In Rwanda, the Central Bank has released the Monetary Policy and Financial Stability Statement which shows that commercial properties lead the list of sectors with non-performing loans at 19.1%. According to Kasai Ndahiriwe, the Director of the Monetary Policy Department, the highest non-performing loan ratio is a result of the inability of most commercial buildings that could not collect rentals during the COVID19 lockdowns as well as those who lost tenants during and after it.

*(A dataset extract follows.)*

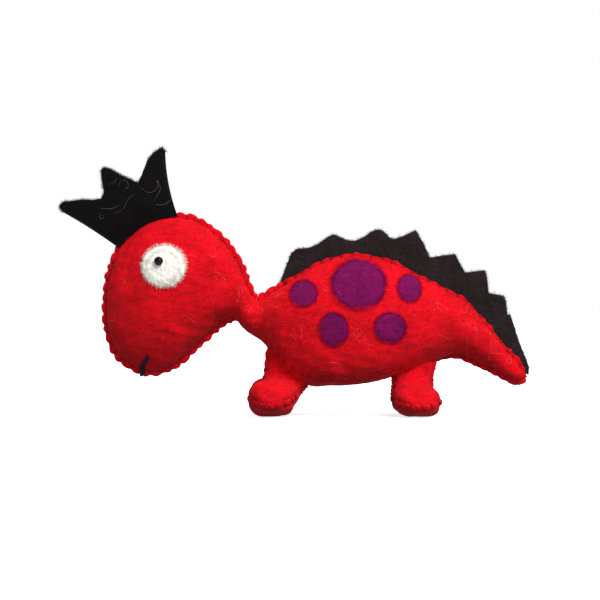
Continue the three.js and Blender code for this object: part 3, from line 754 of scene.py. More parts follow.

The non-performing loan ratio increased marginally at the end of 2021 from 4.5% to 4.6% against the 2020 benchmark of 5%, while the outstanding NPLs amount increased 19% from 133 billion Rwandan francs to 158 billion francs. On the other hand, the banking sector saw a 34% increase in provisions for bad debt to 189.5 billion francs in December 2021 from 141.3 billion francs in 2020. The industry’s aggregate net profit however grew by 53.6% to 125 billion francs, with the microfinance sector growing from 5.1 billion francs in 2020 to 8 billion the following year. The insurance sector made a net profit of 63.6 billion francs, an increase from 52.4 billion in the previous year.
Earlier, the growth forecast projected by economists for Rwanda’s 2022 had declined, owing to inflation and unemployment. It was previously expected that the economy will grow by 7% but will most likely hover around 5%.